SPRING LAKE HEIGHTS — The Spring Lake Heights Department of Public Works [DPW] announced at the Aug. 21 council meeting that it would be going out to bid for approximately $900,000 in sewerage improvements to clean and line several thousand feet of pipes.
During the presentations portion of the Monday, Aug. 21 meeting, Public Works Director Joseph May announced several DPW projects including the replacement and relining of over 3,000 feet of gravity mains. These mains carry sewage from various pump stations in the borough to the Southern Monmouth Regional Sewerage Authority [SMRSA] facility near the Heights-Wall border.
“What we have is an old asbestos pipe that is impacted by hydrogen sulfide gases—essentially, sewer gas—and it eats away pipe,” said Mr.
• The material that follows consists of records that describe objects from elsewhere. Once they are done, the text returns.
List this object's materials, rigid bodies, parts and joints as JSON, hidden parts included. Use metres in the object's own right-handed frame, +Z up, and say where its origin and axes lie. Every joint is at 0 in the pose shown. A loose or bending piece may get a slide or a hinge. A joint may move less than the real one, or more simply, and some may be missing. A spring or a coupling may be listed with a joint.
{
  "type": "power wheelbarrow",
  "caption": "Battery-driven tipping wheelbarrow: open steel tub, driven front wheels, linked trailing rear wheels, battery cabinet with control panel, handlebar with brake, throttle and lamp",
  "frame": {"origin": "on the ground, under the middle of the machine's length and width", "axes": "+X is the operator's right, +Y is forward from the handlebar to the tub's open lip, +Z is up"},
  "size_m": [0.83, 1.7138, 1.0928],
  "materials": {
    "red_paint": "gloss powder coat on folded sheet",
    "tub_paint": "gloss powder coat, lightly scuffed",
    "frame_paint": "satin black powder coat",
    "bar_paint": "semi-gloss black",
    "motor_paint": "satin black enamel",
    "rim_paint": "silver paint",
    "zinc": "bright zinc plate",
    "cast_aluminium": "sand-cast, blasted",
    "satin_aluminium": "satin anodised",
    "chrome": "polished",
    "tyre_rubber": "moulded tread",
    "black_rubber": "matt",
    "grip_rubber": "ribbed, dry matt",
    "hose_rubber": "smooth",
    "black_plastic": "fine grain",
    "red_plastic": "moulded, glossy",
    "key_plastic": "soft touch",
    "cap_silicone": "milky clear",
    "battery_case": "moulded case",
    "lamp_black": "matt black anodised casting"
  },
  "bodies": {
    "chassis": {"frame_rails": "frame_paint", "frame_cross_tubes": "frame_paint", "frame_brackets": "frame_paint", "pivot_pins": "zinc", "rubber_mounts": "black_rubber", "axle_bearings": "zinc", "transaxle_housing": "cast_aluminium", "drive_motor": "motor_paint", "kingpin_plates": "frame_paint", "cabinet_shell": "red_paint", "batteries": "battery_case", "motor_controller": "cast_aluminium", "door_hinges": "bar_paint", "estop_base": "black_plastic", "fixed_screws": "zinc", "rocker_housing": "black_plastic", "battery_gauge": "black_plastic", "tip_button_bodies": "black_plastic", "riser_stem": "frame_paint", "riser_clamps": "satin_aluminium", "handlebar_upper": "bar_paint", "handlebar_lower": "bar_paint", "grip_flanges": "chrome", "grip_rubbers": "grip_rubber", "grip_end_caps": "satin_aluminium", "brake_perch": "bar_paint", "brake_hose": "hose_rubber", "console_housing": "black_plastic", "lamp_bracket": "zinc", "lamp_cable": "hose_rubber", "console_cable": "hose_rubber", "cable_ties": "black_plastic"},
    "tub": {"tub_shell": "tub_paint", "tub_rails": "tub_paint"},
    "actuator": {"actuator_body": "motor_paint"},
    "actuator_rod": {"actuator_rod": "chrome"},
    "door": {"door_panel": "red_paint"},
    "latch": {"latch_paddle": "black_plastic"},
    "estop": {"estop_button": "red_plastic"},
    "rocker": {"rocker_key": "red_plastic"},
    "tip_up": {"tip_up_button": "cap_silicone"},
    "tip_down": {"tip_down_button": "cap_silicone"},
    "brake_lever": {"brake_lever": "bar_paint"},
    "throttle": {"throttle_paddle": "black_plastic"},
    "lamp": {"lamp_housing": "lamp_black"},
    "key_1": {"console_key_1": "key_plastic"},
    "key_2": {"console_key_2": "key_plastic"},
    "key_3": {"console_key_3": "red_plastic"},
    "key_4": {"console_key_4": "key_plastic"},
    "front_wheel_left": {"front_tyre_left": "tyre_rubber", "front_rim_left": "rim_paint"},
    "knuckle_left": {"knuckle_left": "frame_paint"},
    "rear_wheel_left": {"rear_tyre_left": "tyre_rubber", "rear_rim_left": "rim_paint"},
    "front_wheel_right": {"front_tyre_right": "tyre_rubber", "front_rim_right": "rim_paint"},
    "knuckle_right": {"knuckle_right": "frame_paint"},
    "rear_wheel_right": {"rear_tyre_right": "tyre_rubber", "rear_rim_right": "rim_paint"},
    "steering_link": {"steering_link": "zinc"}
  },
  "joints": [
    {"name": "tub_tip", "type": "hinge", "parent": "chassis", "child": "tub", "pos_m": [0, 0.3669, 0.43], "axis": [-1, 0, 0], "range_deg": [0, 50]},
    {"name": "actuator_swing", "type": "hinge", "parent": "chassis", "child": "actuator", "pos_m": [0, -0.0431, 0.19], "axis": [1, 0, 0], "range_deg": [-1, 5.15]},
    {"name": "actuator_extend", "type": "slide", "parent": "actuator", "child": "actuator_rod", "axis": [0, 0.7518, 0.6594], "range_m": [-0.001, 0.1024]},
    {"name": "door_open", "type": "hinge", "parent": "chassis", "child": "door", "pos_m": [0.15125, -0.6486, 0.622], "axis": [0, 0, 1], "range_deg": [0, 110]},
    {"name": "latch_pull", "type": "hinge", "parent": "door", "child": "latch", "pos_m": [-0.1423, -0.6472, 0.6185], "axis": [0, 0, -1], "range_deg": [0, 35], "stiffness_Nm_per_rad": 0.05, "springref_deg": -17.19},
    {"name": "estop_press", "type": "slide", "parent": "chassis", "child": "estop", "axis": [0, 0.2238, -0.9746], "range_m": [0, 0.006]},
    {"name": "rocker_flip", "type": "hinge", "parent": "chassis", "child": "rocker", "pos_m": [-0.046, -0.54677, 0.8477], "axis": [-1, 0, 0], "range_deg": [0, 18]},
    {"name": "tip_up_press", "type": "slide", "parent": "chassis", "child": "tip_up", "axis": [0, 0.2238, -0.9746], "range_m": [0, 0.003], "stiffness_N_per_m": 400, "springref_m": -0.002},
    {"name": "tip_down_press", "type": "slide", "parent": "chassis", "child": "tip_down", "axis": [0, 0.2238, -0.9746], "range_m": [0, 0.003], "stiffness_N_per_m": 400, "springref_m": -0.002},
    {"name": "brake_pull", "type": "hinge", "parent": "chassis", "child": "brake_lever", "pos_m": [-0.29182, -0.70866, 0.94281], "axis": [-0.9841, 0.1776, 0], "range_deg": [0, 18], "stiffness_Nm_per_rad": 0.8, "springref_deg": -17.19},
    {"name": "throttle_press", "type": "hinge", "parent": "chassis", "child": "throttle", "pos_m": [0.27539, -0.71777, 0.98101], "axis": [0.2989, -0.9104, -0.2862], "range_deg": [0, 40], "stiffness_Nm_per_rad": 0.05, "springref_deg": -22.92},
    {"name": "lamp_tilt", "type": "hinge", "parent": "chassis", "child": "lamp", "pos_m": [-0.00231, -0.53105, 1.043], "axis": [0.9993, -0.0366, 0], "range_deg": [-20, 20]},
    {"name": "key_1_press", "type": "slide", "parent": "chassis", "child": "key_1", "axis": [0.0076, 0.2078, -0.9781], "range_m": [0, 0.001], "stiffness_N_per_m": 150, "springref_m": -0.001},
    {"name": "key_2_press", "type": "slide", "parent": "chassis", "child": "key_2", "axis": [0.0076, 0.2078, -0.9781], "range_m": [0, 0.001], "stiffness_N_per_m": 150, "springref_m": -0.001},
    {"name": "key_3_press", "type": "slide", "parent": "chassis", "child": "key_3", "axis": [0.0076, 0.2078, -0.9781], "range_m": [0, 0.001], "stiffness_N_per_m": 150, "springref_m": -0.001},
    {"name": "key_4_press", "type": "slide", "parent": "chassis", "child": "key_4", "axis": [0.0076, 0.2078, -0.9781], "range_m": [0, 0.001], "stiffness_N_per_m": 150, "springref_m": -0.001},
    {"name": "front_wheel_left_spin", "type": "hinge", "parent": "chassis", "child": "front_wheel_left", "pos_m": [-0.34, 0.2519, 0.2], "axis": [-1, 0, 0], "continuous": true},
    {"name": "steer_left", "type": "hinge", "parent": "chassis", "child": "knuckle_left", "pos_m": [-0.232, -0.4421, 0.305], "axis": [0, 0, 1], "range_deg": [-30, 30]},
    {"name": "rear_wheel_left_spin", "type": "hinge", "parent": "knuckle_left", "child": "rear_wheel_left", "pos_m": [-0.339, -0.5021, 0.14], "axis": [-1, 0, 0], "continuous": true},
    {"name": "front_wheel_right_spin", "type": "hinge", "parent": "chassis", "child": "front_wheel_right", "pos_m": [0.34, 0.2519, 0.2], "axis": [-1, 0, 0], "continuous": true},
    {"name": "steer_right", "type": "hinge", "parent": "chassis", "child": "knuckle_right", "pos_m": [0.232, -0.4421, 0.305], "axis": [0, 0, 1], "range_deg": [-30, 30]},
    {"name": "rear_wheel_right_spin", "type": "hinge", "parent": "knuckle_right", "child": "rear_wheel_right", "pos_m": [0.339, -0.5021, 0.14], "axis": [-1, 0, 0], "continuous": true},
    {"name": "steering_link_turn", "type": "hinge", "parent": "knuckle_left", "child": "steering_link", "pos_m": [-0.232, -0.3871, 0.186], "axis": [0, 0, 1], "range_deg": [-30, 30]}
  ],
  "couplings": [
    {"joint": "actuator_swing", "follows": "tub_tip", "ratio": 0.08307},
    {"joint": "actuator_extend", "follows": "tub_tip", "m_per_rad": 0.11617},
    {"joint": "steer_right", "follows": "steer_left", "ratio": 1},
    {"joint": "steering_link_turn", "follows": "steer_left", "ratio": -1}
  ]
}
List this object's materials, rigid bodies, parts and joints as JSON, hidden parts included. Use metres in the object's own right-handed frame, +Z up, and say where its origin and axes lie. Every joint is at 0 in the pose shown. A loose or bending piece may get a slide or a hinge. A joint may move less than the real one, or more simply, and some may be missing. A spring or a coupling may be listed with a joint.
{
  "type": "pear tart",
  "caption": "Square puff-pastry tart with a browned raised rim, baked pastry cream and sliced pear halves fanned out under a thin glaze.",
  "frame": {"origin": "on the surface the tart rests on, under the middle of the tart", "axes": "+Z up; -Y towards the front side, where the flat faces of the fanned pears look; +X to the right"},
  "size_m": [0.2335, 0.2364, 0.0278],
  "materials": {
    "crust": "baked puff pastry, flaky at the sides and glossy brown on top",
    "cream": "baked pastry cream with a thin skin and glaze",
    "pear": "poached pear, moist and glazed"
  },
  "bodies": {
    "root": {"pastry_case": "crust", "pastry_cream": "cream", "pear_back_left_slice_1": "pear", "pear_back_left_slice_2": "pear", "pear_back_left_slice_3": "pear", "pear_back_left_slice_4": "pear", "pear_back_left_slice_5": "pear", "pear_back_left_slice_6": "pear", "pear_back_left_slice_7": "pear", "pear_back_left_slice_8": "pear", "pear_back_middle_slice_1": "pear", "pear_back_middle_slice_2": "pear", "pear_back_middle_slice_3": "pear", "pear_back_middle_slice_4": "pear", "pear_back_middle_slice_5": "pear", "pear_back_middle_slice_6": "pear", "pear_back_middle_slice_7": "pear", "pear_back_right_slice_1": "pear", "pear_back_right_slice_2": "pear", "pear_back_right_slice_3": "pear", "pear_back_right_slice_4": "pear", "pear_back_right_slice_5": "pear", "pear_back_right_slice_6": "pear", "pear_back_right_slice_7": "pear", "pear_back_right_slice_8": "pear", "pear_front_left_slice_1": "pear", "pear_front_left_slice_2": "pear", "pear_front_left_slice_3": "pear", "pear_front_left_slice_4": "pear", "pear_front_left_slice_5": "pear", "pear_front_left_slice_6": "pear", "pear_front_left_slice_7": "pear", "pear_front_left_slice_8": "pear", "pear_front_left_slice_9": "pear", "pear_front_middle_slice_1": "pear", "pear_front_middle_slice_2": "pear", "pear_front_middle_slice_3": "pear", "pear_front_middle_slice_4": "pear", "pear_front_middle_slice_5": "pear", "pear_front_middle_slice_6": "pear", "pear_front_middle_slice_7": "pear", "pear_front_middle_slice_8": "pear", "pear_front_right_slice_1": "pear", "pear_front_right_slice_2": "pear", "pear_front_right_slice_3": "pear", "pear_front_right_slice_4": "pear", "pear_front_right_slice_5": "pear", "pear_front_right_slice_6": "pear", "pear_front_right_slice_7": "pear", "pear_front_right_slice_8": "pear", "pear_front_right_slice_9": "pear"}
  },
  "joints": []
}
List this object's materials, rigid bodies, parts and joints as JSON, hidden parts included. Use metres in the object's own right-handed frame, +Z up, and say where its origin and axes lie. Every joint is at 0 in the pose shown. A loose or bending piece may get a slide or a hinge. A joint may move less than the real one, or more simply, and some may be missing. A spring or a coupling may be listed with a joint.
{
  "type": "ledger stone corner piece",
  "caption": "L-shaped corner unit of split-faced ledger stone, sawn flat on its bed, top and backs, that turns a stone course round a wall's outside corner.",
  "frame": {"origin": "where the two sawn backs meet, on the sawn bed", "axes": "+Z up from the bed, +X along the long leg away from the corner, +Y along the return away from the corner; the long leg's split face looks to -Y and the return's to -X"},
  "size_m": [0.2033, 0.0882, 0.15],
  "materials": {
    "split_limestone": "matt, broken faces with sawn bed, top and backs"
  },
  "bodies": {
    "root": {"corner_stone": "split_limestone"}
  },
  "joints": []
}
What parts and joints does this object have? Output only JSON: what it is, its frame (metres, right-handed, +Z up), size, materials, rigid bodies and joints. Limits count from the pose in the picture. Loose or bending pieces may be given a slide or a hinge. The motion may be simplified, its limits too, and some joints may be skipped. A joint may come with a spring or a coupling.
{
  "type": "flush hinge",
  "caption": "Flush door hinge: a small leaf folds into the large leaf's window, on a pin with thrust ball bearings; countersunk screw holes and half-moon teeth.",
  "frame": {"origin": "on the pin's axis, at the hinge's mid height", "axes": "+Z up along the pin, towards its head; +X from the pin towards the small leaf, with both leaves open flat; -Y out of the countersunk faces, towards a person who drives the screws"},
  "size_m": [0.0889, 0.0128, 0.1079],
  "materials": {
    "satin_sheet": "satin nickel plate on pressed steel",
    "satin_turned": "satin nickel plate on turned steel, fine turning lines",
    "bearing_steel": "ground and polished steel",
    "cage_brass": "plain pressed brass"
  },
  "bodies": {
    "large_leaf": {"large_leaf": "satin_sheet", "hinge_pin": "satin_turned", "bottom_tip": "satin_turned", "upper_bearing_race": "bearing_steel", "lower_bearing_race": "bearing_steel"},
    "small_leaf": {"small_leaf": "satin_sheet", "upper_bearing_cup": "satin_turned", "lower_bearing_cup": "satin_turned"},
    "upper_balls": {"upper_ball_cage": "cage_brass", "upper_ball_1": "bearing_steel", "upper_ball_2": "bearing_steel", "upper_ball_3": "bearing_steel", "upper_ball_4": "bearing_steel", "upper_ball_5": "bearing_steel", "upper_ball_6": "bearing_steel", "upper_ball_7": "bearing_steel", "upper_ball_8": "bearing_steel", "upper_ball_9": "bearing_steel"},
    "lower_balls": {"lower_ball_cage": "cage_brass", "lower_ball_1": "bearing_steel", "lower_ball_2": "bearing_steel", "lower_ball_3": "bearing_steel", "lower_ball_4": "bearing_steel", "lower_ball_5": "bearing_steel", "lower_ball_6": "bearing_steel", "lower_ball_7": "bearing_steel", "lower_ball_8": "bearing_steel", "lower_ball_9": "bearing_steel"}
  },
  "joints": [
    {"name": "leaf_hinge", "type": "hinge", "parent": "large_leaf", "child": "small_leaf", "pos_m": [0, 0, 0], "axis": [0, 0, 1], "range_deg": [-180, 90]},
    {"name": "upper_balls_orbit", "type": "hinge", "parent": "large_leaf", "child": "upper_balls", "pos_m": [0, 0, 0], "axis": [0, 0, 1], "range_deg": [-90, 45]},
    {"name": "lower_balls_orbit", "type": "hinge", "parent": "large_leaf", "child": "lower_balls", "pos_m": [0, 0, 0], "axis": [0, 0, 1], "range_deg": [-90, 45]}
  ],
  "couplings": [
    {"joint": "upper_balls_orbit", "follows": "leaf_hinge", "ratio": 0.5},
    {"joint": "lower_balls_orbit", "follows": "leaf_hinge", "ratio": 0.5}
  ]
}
May. “This pipe was put in in the early ‘60s, and over time the gases and sewage eat that asbestos pipe away.”
He also told The Coast Star about two main collapses that have happened in the recent past that involve this stretch of sewer piping.
“So, we had two collapses in the past two years. That being said, we want to repair it because [it’s] our main line,” he said. “The [sewage from the] whole south end of town goes from Shore Road pump station to Black Creek…[which] is pumped all the way from there until it goes to gravity on Brighton Avenue.”
During the presentation, Councilman Leonard Capristo asked Mr. May how long the new sewer mains would last, as well as if these types of replacements have been done before in the borough’s recent history.
“The lining—when was the last time, if ever, we’ve done that, and how long does it last?” Mr. Capristo asked.
“It’s fiberglass. It has a hundred-year life, if not more,” Mr. May said. “We did an emergency repair quite a few years ago on Ludlow and Church because we had a collapse there. Prior to that, we had a collapse in front of Borough Hall in about 2016.”
Councilwoman Sara King then asked how many manholes were included in the improvements, to which Mr. May answered that he was not certain, but estimated about 15 of them.
Gravity mains are sewerage lines that are not fed through a pump system, but rather through the force of gravity on a slight incline; much like an aqueduct.